Seabiscuit Response to Reply #18 WTF does a Graham quote or a CIA letter have to do with Hillary's words??? Isn't it only fair, according to the standard you laid down, for a Hillary critic to say that anything and everything she's said may be used against her? It is absolutely fair to use her words against her. And quite obviously, her words are being used against her here, no? My point is, however, that in this thread her words are being twisted out of context and then framed as lies within a mural of political ambiguity, which then turns yet again and blames her for the twisting and framing in an obvious endless loop, without regard to the contextual framework which should have been used as the foundation for the debate to begin with. :-o
The Graham quote and the CIA letter both rest on that contextual framework.
first Graham said he had classified information that others (including Hillary) were not privileged to. He was slamming Bush for claiming that those that voted for the war (including Hillary) were now hypocrites to oppose it.
In the past week President Bush has twice attacked Democrats for being hypocrites on the Iraq war. More than 100 Democrats in the House and Senate, who had access to the same intelligence, voted to support removing Saddam Hussein from power," he said.
The president's attacks are outrageous. Yes, more than 100 Democrats voted to authorize him to take the nation to war. Most of them, though, like their Republican colleagues, did so in the legitimate belief that the president and his administration were truthful in their statements that Saddam Hussein was a gathering menace -- that if Hussein was not disarmed, the smoking gun would become a mushroom cloud.
The president has undermined trust.
next The CIA letter was a
pathetic response to Graham’s bold attempts to get the executive branch to properly share intelligence information with the Senate, information which Graham deemed critical for their upcoming vote to give Bush authorization to use force against Iraq. Thist is not rocket science to see that Tenet continued to hide the pertinent information Graham was seeking for the Senate.
In order for one to accuse Hillary of lying, a lot of extremes need to be assumed about Hillary’s prowess, before her floor speech and before she cast her vote.
(1) Hillary had access to all of the hidden information Graham was attempting to have revealed.
(2) Hillary knew Blair had sexed up British intelligence and the 45 minutes.

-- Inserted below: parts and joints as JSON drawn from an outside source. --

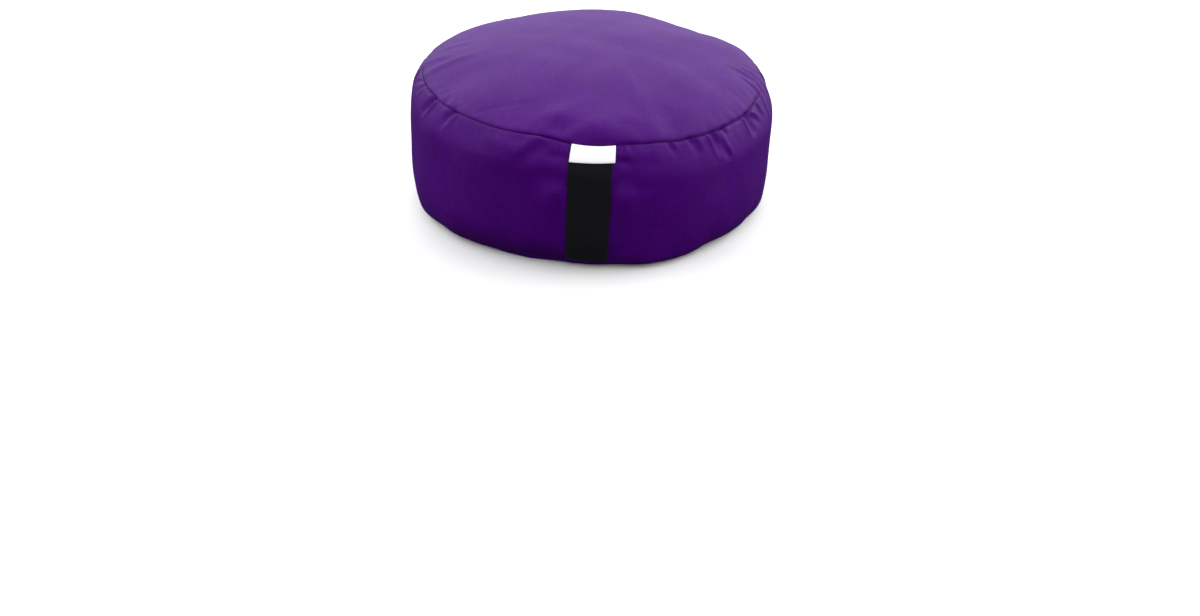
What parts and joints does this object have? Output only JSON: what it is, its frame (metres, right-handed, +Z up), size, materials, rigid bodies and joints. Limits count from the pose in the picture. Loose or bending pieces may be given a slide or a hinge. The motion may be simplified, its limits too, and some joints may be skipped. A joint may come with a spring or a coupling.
{
  "type": "round meditation cushion",
  "caption": "Round filled floor cushion with a crowned top, puckered side band, flat base, webbing carry handle and folded blank label.",
  "frame": {"origin": "centre of the flat base, on the surface that the cushion stands on", "axes": "+Z up through the crown, -Y towards the side with the handle and label, +X to the right seen from that side"},
  "size_m": [0.3503, 0.3492, 0.161],
  "materials": {
    "canvas": "matte purple cotton canvas",
    "webbing": "matte black woven webbing",
    "label_satin": "white woven satin, bare"
  },
  "bodies": {
    "root": {"cushion": "canvas", "carry_strap": "webbing", "folded_label": "label_satin"}
  },
  "joints": []
}
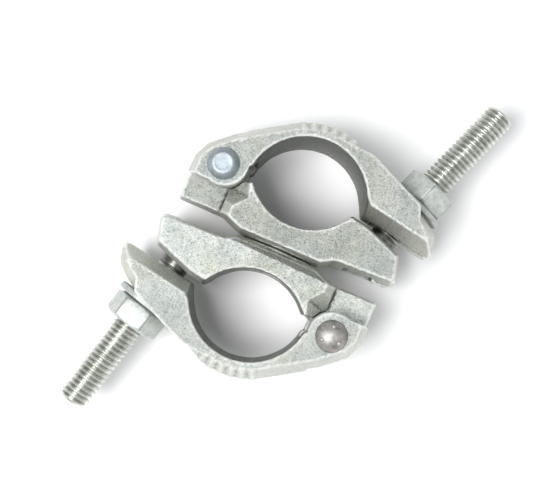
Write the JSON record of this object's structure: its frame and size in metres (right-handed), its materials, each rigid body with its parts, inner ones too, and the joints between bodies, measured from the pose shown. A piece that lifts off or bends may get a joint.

(3) Hillary knew Bush’s yellowcake pomp was based on forged documents planted by seditious forces housed in Italy. .
(4) Hillary knew Chilabi was lying, and she also knew there were “shadow government” mercenary attempts in northern Iraq to create incidents that would incite US intervention.
(5) Hillary knew Bush and Powell would attempt to deceive the U.N., but didn’t care
(6) Hillary knew Bush would ignore all the subordinate parts of the authorization, and had every intention of proceeding directly to an invasion of Iraq.
(7) Hillary knew Bush would continue to lie in his SOTU speech in January 2003.
But she didn’t know any of this prior to her vote, prior to her floor speech on the vote. So, this is exactly “WTF” “a Graham quote” has “to do with Hillary's words” . Please feel free to let me know if you need additional information to make the connection.
The filth that Tasini writes, and that some folks here are validating, then goes on to falsely accuse Hillary even more:
For most of the period that the violence in Iraq has taken place, Sen. Clinton remained silent. The real truth is that Clinton was a consistent and vocal critic against Bush’s handling of the war. She criticized reconstructions efforts, the awarding of no bid contracts, spending, the negligence of Bush in the deteriorating condition of Iraqi women, and on and on.
On October 17, 2003 Hillary says:
“This vote, 87-12, was a vote for our troops, it was a vote for our mission, but it was not a vote for our national leadership.” Clinton described it as
"a bill for failed leadership." She expressed hope that the administration would learn from its mistakes.
Bush's failed leadership; learn from its mistakes - - Perhaps Tasini does no know the meaning of these, do you think?
But the most egregious inference, that had Sen. Clinton used her position to speak out against the war and admit that her vote was a mistake, many lives would have been saved, should be so patently ingenuous to any “Democrat” it should defy rational thought. But here in this thread, its seems to me, posters are more interested in being hoisted by their own petard. No?